We all face moral questions every day: what should I do? What is right or wrong here? How am I to decide? According to my family tradition? According to the majority opinion? By the light of my conscience? One’s conscience needs a reference for its judgment, and that reference can vary – it is not stable.

“Only God is good”: here, then, Jesus would say, is the only proper source for understanding what is good and what is evil. This is a service that “only God” can render to humanity – for we are all tainted with evil to some degree, and therefore disqualified to pontificate on moral truth. God alone – who is our Maker, after all – is wise and good enough to inform us correctly about how his creatures are to be good.

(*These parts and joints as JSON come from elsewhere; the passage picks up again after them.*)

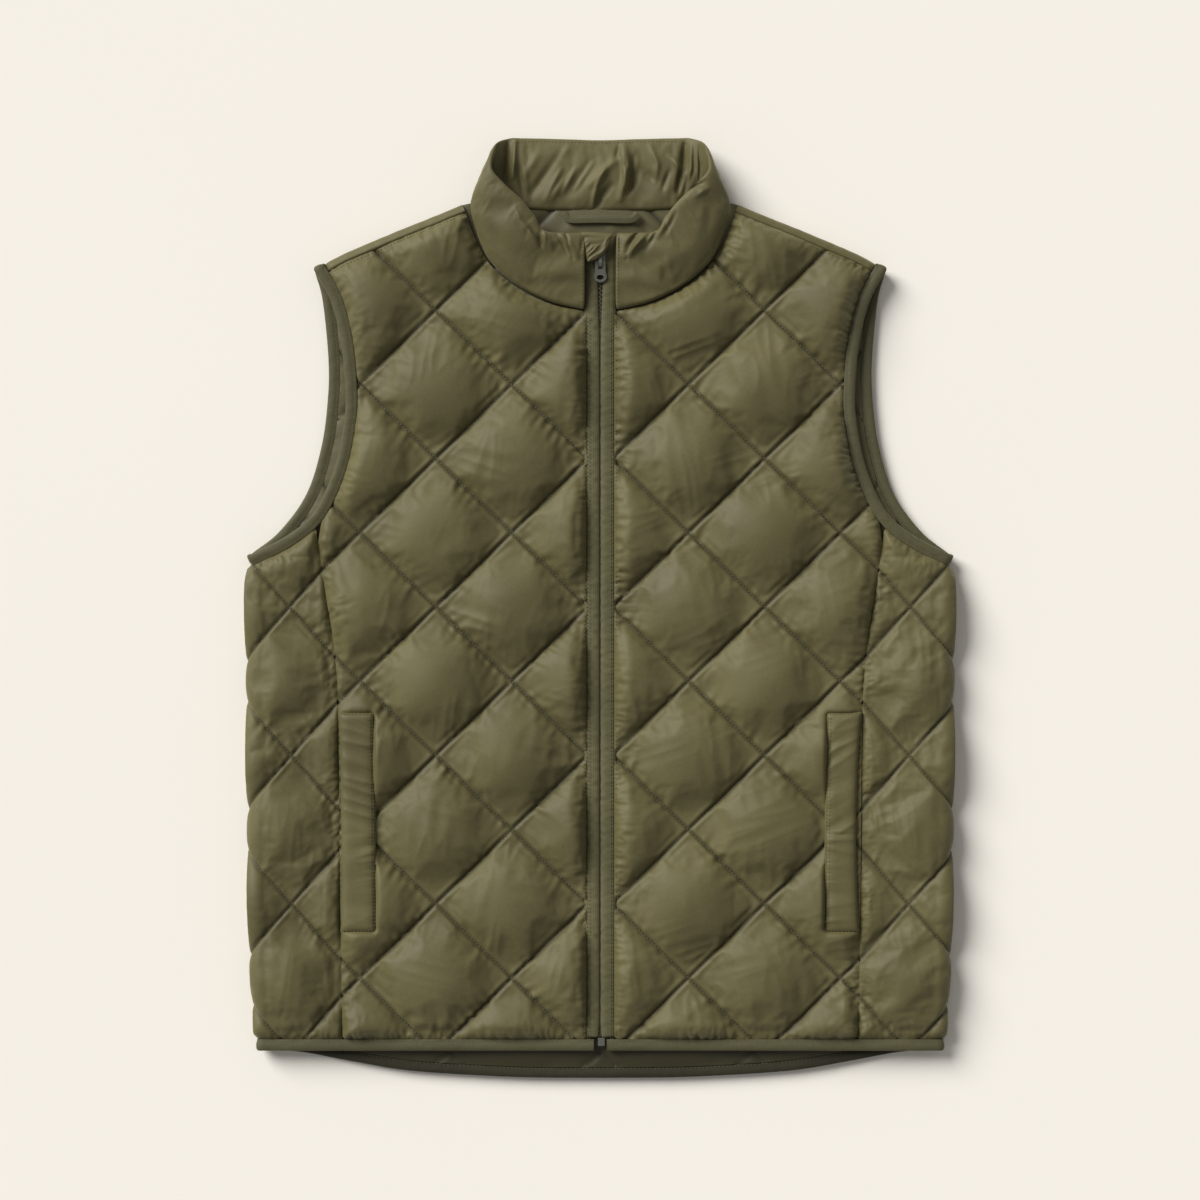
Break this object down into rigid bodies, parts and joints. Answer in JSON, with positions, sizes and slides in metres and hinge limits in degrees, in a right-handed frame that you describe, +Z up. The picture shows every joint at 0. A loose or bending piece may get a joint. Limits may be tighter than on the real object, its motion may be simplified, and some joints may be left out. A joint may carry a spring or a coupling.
{
  "type": "puffer vest",
  "caption": "Diamond-quilted sleeveless puffer vest with a padded stand collar, laid flat on its back and zipped up.",
  "frame": {"origin": "on the underside, below the middle of the outline", "axes": "+X across to the wearer's left, +Y from hem to collar, +Z up from the surface it lies on"},
  "size_m": [0.5666, 0.7518, 0.0372],
  "materials": {
    "nylon": "plain-woven nylon with a soft sheen",
    "binding": "matt stretch binding tape",
    "zip_tape": "woven zip tape",
    "metal": "grey-green enamelled die-cast metal"
  },
  "bodies": {
    "vest": {"back": "nylon", "front_left": "nylon", "front_right": "nylon", "side_left": "nylon", "side_right": "nylon", "collar": "nylon", "armhole_binding_left": "binding", "armhole_binding_right": "binding", "hem_binding_left": "binding", "hem_binding_right": "binding", "hem_binding_back": "binding", "welt_left": "nylon", "welt_right": "nylon", "zip_tape_left": "zip_tape", "zip_tape_right": "zip_tape", "zip_slider": "metal", "zip_garage": "nylon", "zip_box": "metal", "hanger_loop": "binding"},
    "pull_tab": {"pull_tab": "metal"}
  },
  "joints": [
    {"name": "tab_swing", "type": "hinge", "parent": "vest", "child": "pull_tab", "pos_m": [0, 0.2768, 0.0179], "axis": [-1, 0, 0], "range_deg": [0, 90]}
  ]
}
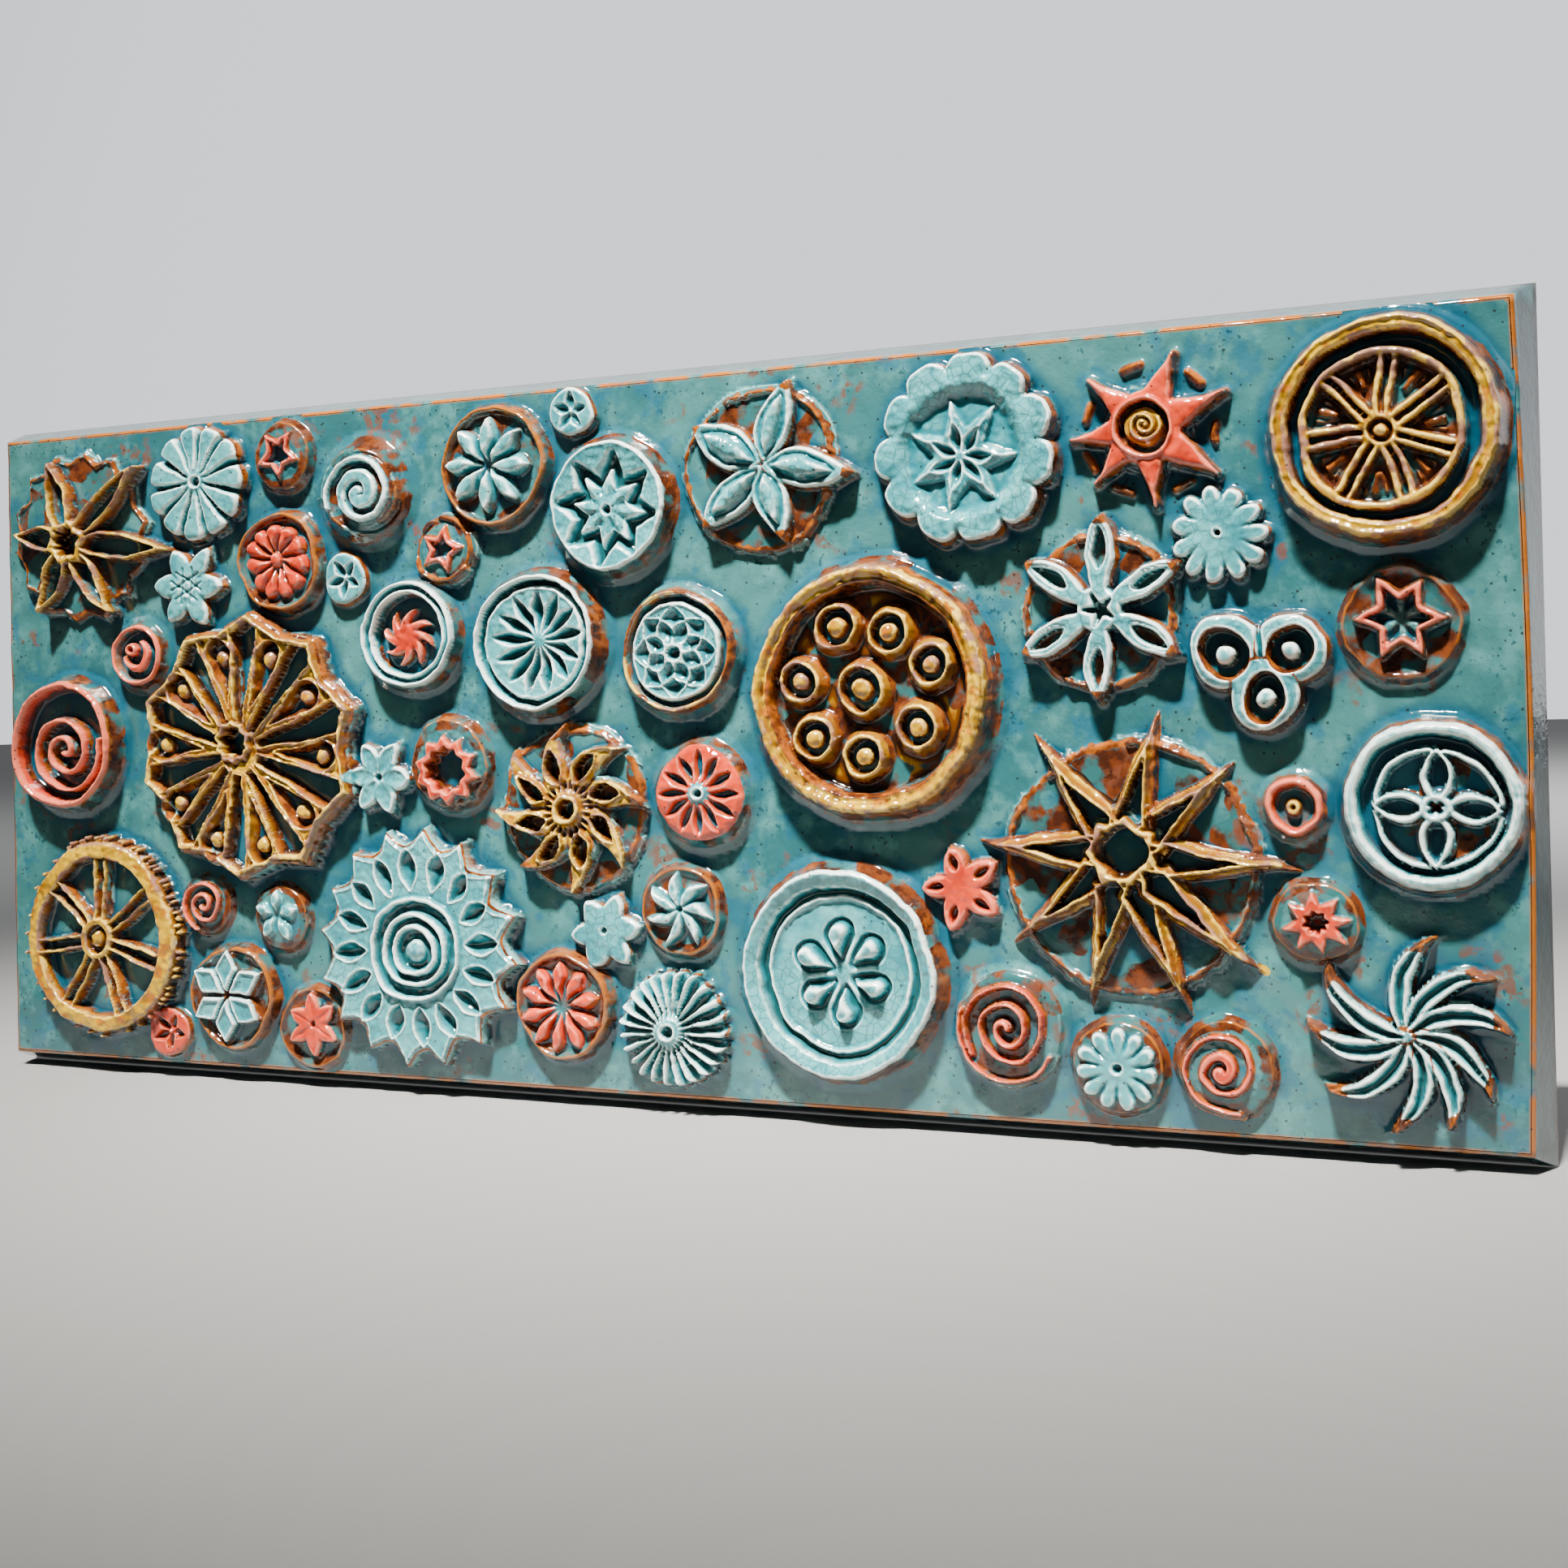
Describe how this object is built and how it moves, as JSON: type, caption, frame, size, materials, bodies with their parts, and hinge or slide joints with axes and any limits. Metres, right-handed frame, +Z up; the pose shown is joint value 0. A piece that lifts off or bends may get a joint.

And God has rendered us this service – beginning by laying down the famous Ten Commandments which he gave to Moses for his people to obey. Jesus reinforced those commandments and Christians hold to them as defining right human behaviour. To disobey them is wrong. So adultery, theft and murder, for example, are wrong, as are coveting (lust), perjury (lying), and putting other things as “gods” in the place of God himself. These are the minimum basics for truly good human living. And Jesus fills out the very demanding “spirit” of these commandments in his Sermon on the Mount. Have you ever read it? It is revolutionary! You will find it in Matthew’s Gospel, chapters 5 to 7.

There’s more to say on our need for moral guidance, but the key is – God is good, and it is he who can (and does) tell us. And it is to him, after all, that we are answerable. If this highlights the very real problem of our misdeeds, we need to hear – and can know – that God forgives. That’ll be for another blog post.